Today, the best photos I take are those sent on the List of my Club, the memory of the month, forgotten 3 weeks later. It paints a smile on the face of the people. Leica? Nah, just a Olympus Camedia, out of production Digital Camera.

Mee Leica R7 is used in an egocentric way, my pleasure to have sharp well balanced, colored slides. friends are surprised when I show them, very seldom to tell you.

No one cares and this is Ze Best!!! Yours in a Buddha way. Xavier

-- Xavier d'Alfort (hot_billexf@hotmail.com), January 12, 2002.


Travis:

This continues a thread I started a month or so ago.

I doubt that God shoots with a Leica as he can not afford it.

I have decided to give some photos to my kids and if they want to keep them-good.

Photos of my city I will give to the archives and they will be glad to have them.

In many other ways I have learned to live in the NOW and enjoy it.

Cheers

-- RICHARD ILOMAKI (richardjx@hotmail.com), January 12, 2002.


If god has any connection with the vatican at all, you can be sure he can afford a Leica.

-- rob (rob@robertappleby.com), January 12, 2002.

How about the 2000th birthday special edition M6?

-- David Killick (dalex@inet.net.nz), January 12, 2002.

that all depends on where im going...

-- grant (g4lamos@yahoo.com), January 13, 2002.


DOWN the toilet!

-- rob (rob@robertappleby.com), January 13, 2002.

I frequent estate sales most weekends when I'm stateside looking for that $5 Leica/accessory; the only thing so far has been a mint- Trinovid 6 X 24 for $40. Don't recognize the model? It was the first Trinovid of 1963; I checked with Leica, NJ.

It is a pity; most decendents don't want the old photographs. They throw them in a box and let people sift through them. Of course, no one else wants them either. A lot of that generation served in the wars and have photo's in military garb; photo's of their yound family; school photo's, etc. All stages of life, sad. I guess mine will go the same route. 8^{

-- Chris Chen (chrischen@msn.com), January 13, 2002.


I don't bother making hardcopies anymore. Everything is scanned into CD-ROM. I guess when I am dead hopefully not less than 35 years from now my grand children can look through them unless Microsoft had developed it own propriety format and render these dreaded Photoshop files unreadable!

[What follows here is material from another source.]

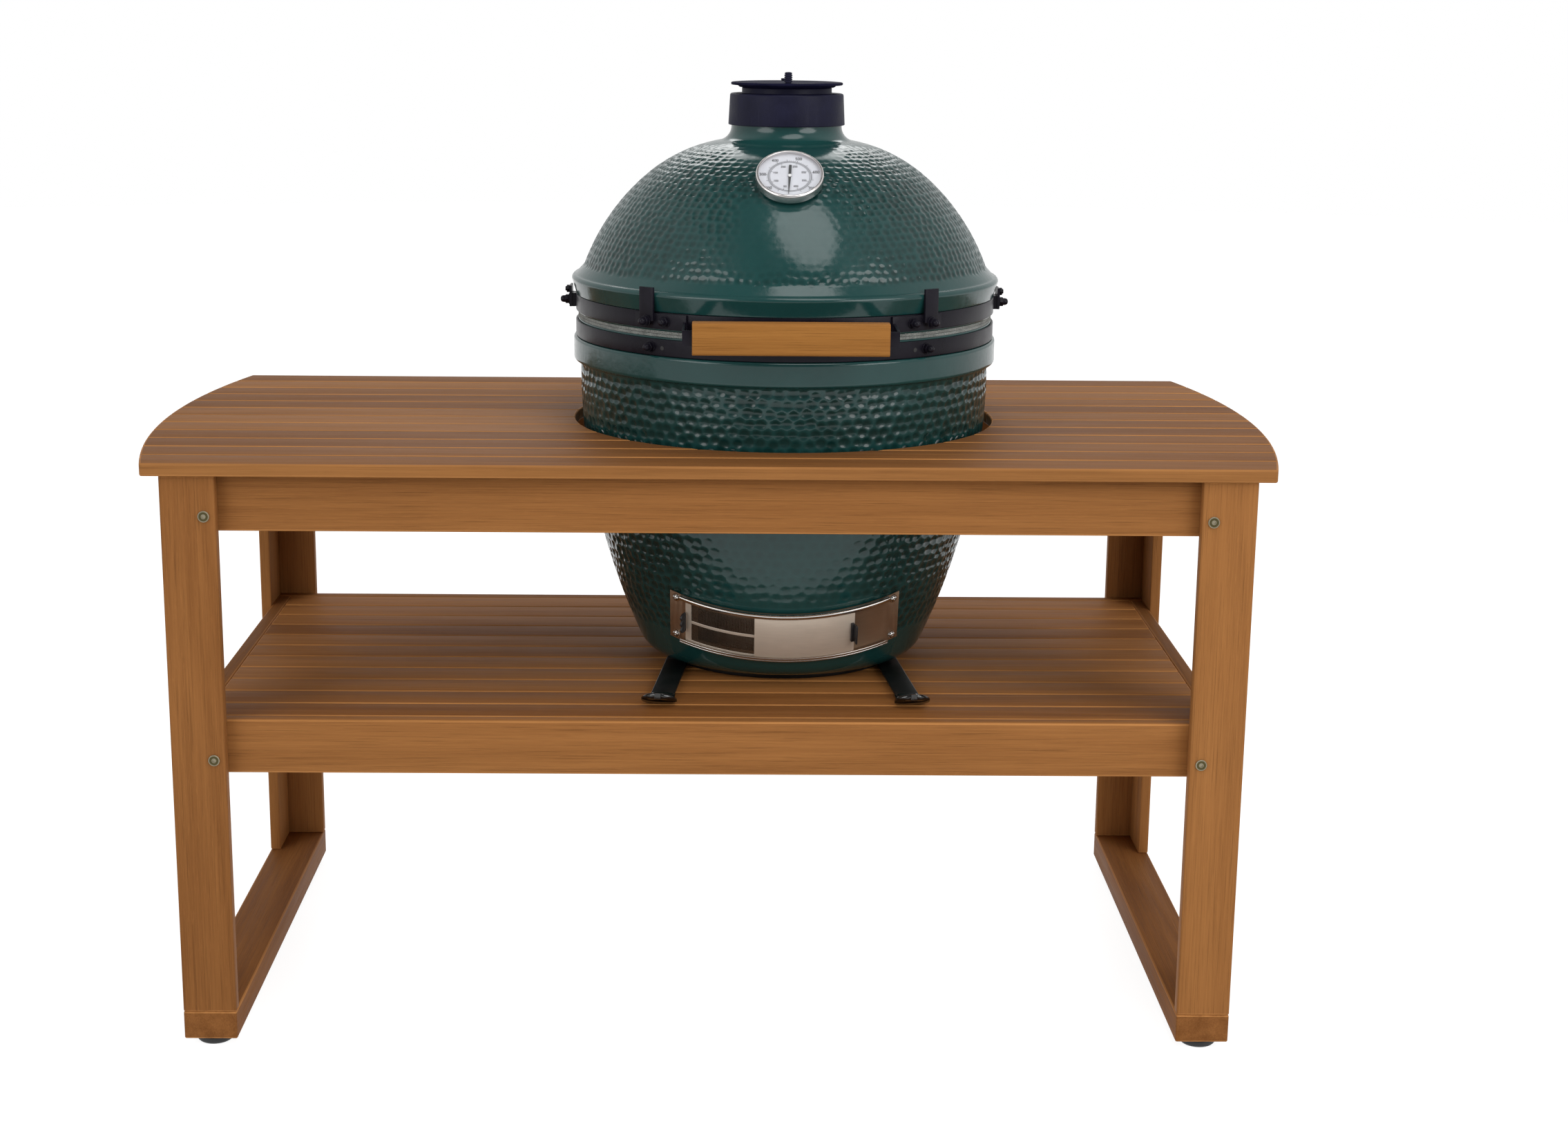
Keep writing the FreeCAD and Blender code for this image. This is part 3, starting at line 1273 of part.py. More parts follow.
needle_bore = rod("needle_bore", s.needle_pivot + s.pivot_gap, s.needle_thickness + s.cut_margin * 2,
                  z=-s.cut_margin)
needle_turned = cut("needle_cut", fuse("needle_joined", needle_hub, needle_arm), needle_bore)
needle_rest = doc.addObject("Part::Compound", "needle_rest")
needle_rest.Links = [place(needle_turned, axis=(0, 0, 1), angle=s.needle_angle)]
thermometer(needle_rest, s.dial_standoff + s.needle_rise, "thermometer_needle")

# Top cap: a cast body over the neck, and a disc that swings on a pin behind the flue

cap_foot = neck_top - s.cap_drop
cap_seat = neck_top + s.cap_plate
disc_low = cap_seat + s.cap_seat_height + s.disc_slip
disc_high = disc_low + s.disc_thickness
cap_turned = turned("cap_turned", [
    (s.neck_radius + s.cap_gap, cap_foot),
    (s.cap_foot_radius, cap_foot),
    (s.cap_top_radius, cap_seat - s.cap_chamfer),
    (s.cap_top_radius - s.cap_chamfer, cap_seat),
    (s.cap_seat_radius, cap_seat),
    (s.cap_seat_radius, cap_seat + s.cap_seat_height),
    (s.cap_bore, cap_seat + s.cap_seat_height),
    (s.cap_bore, neck_top + s.cap_gap),
    (s.neck_radius + s.cap_gap, neck_top + s.cap_gap),
])
pivot_hole = rod("pivot_hole", s.pivot_radius, s.cap_seat_height + s.cap_plate / 2, 0, s.disc_pivot,
                 cap_seat - s.cap_plate / 2)
on_kamado(cut("cap_drilled", cap_turned, pivot_hole), "cap_body")
disc_turned = turned("disc_turned", [
    (0, disc_low),
    (s.disc_radius - s.cap_chamfer, disc_low),
    (s.disc_radius, disc_low + s.cap_chamfer),
    (s.disc_radius, disc_high - s.cap_chamfer),
    (s.disc_radius - s.cap_chamfer, disc_high),
    (0, disc_high),
])
disc_bore = rod("disc_bore", s.pivot_radius + s.pivot_gap, s.disc_thickness + s.cut_margin * 2,
                0, s.disc_pivot, disc_low - s.cut_margin)
on_kamado(cut("disc_drilled", disc_turned, disc_bore), "cap_disc")
pivot_bar = rod("pivot_bar", s.pivot_radius, disc_high - cap_seat + s.cap_plate / 2 + s.pin_head_height,
                0, s.disc_pivot, cap_seat - s.cap_plate / 2)
pivot_head = rod("pivot_head", s.pivot_radius + s.pin_head_height, s.pin_head_height,
                 0, s.disc_pivot, disc_high + s.disc_slip)
on_kamado(fuse("pivot_joined", pivot_bar, pivot_head), "cap_pivot_pin")

knob = doc.addObject("PartDesign::Body", "knob")
knob_turn = knob.newObject("PartDesign::Revolution", "knob_turn")
knob_sketch = draw_outline(sketch_on(knob, "XZ_Plane", "knob_section"), [
    (0, disc_high),
    (s.knob_radius - s.knob_neck, disc_high),
    (s.knob_radius - s.knob_neck, disc_high + s.knob_groove_pitch),
    (s.knob_radius, disc_high + s.knob_groove_pitch + s.knob_groove),
    (s.knob_radius, disc_high + s.knob_height - s.knob_groove_pitch),
    (s.knob_radius - s.knob_groove_pitch, disc_high + s.knob_height),
    (0, disc_high + s.knob_height),
])
knob_turn.Profile = knob_sketch
knob_turn.ReferenceAxis = (knob_sketch, ["V_Axis"])
knob_turn.Angle = 360
knob_ring = knob.newObject("PartDesign::Groove", "knob_groove")
groove_low = disc_high + 2 * s.knob_groove_pitch
groove_sketch = draw_outline(sketch_on(knob, "XZ_Plane", "knob_groove_section"), [
    (s.knob_radius - s.knob_groove, groove_low),
    (s.knob_radius + s.knob_groove, groove_low),
    (s.knob_radius + s.knob_groove, groove_low + s.knob_groove),
    (s.knob_radius - s.knob_groove, groove_low + s.knob_groove),
])
knob_ring.Profile = groove_sketch
knob_ring.ReferenceAxis = (groove_sketch, ["V_Axis"])
knob_ring.Angle = 360
doc.recompute()
knob_rings = knob.newObject("PartDesign::LinearPattern", "knob_grooves")
knob_rings.Originals = [knob_ring]
knob_rings.Direction = (plane_of(knob, "Z_Axis"), [""])
bind(knob_rings, Length=s.knob_groove_pitch * (KNOB_GROOVES - 1))
knob_rings.Occurrences = KNOB_GROOVES
knob.Tip = knob_rings
place(knob, s.kamado_x, s.kamado_y - s.knob_reach, 0)
finished(knob, "cap_knob")

# Nest: a rolled ring under the base, on four straps that run out to broad boots with upturned toes

nest_top = base_bottom - s.fit_gap
nest_low = nest_top - s.nest_ring_height
on_kamado(turned("nest_hoop", ring_steps(s.nest_ring_radius - s.nest_ring_thickness, s.nest_ring_radius,
                                         nest_low, nest_top)), "nest_ring")

strap_high = nest_top - s.nest_strap_drop
strap_low = strap_high - s.nest_strap_thickness
boot_start = s.nest_reach - s.nest_boot_length
boot_top = strap_high + s.nest_boot_wall
toe = s.nest_toe
legs = []
for number, (x_side, y_side) in enumerate(((1, -1), (1, 1), (-1, 1), (-1, -1)), start=1):
    strap = padded(f"nest_strap_{number}", "XZ_Plane", [
        (0, strap_low),
        (boot_start, strap_low),
        (boot_start, s.shelf_height),
        (s.nest_reach - toe * 2, s.shelf_height),
        (s.nest_reach, s.shelf_height + toe * 2, toe * 2, 1),
        (s.nest_reach - toe, s.shelf_height + toe * 2),
        (s.nest_reach - toe * 2.5, boot_top),
        (boot_start, boot_top),
        (boot_start, strap_high),
        (0, strap_high),
    ], s.nest_boot_width)
    plan = padded(f"nest_plan_{number}", "XY_Plane", [
        (0, -s.nest_strap_width / 2),
        (boot_start, -s.nest_strap_width / 2),
        (boot_start, -s.nest_strap_width / 2 - s.nest_boot_wall),
        (s.nest_reach - toe, -s.nest_boot_width / 2),
        (s.nest_reach, -s.nest_strap_width / 2),
        (s.nest_reach, s.nest_strap_width / 2, s.nest_boot_width, 1),
        (s.nest_reach - toe, s.nest_boot_width / 2),
        (boot_start, s.nest_strap_width / 2 + s.nest_boot_wall),
        (boot_start, s.nest_strap_width / 2),
        (0, s.nest_strap_width / 2),
    ], s.nest_boot_length)
    place(plan, z=s.shelf_height + toe)
    shape = boolean("Common", f"nest_shape_{number}", strap, plan)
    place(shape, y=-x_side * y_side * s.nest_offset)
    holder = doc.addObject("Part::Compound", f"nest_leg_turned_{number}")
    holder.Links = [shape]
    place(holder, axis=(0, 0, 1), angle=y_side * (90 - x_side * s.nest_splay))
    clear = rod(f"nest_leg_space_{number}", s.nest_ring_radius, s.nest_ring_height * 4,
                z=nest_low - s.nest_ring_height)
    legs.append(cut(f"nest_leg_seated_{number}", holder, clear))
on_kamado(group("nest_leg_set", legs), "nest_legs")

# Every piece is recomputed and looked at before it is written

doc.recompute()
for item in doc.Objects:
    trouble = [word for word in item.State if word in ("Invalid", "Error")]
    if trouble:
        raise RuntimeError(f"{item.Name} failed to build: {trouble}")
for item in NODES:
    if item.Shape.isNull() or not item.Shape.isValid() or not item.Shape.Solids:
        raise RuntimeError(f"{item.Label} has no sound solid")
for name in ("draft_hole", "grate_drill_1", "grate_drill_2", "knob_groove"):
    feature = doc.getObject(name)
    if feature.Shape.Volume > feature.BaseFeature.Shape.Volume - 1:
        raise RuntimeError(f"{name} removes nothing")

os.makedirs("parts", exist_ok=True)
total = 0
for item in NODES:
    item.Shape.exportStep(f"parts/{item.Label}.step")
    total += len(item.Shape.Solids)
    print(f"{item.Label}: {len(item.Shape.Solids)} solids, {item.Shape.Volume / 1000:.1f} cm3")
print(f"{len(NODES)} nodes, {total} solids")
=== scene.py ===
import math

import bmesh
import bpy
import numpy as np
from mathutils import Matrix, Vector


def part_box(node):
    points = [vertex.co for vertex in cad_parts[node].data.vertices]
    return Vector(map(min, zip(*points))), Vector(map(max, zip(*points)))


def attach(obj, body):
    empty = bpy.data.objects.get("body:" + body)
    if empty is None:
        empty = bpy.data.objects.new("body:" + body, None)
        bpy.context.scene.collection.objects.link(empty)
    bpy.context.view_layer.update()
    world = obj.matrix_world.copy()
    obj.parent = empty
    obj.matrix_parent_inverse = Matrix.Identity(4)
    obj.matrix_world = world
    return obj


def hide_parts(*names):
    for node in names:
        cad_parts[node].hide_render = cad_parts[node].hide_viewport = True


bl_info = {
    "name": "Kamado grill table",
    "version": (1, 0, 0),
    "blender": (4, 5, 0),
    "location": "View3D > Sidebar > Kamado table",
    "description": "Builds the wood, glaze, steel and iron of a ceramic grill in its slatted table",
    "category": "Object",
}

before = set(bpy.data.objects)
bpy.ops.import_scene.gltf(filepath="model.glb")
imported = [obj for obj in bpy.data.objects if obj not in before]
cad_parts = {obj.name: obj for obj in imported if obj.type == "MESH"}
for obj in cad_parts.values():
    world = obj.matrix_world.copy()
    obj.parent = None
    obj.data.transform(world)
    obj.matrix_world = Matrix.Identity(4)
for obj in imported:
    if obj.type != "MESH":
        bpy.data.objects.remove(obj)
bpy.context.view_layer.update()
MM = 0.001


# Places that the frame gives. Lengths are in millimetres, and meshes come out in metres.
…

-- ray tai (razerx@netvigator.com), January 13, 2002.

Ray

I think it is a waste of time putting anything digital onto any media and expect to be able to read it in 35 years time without updating every five years or so. Best to leave hard copies or negs or slides in my opinion. Digital technology is speeding up too sp what we could do ten years ago is not much of a guide for the future.

-- Robin Smith (smith_robin@hotmail.com), January 14, 2002.


I am shooting for future viewers, most of whom are at this moment not even glints in someone's eyes. It not that I am shy. I just have too much else going on to promote myself as a photographer. When shows and publications happen--great--but I am not pounding on doors on a daily basis. There is stuff from the Great Hanshin Earthquake and of day to day life in Japan that should interest future generations. I'm an archivist, as all photographers ultimately are.

Death is the mother of beauty, as Wallace Stevens says.

If there is a heaven and nothing happens there, you might be allowed to visit hell, a far more interesting place (if you have read your Dante). Better take along a Noctilux and Summilux and some fast film. And a motor or a Rapidwinder. Those winds in the upper circles.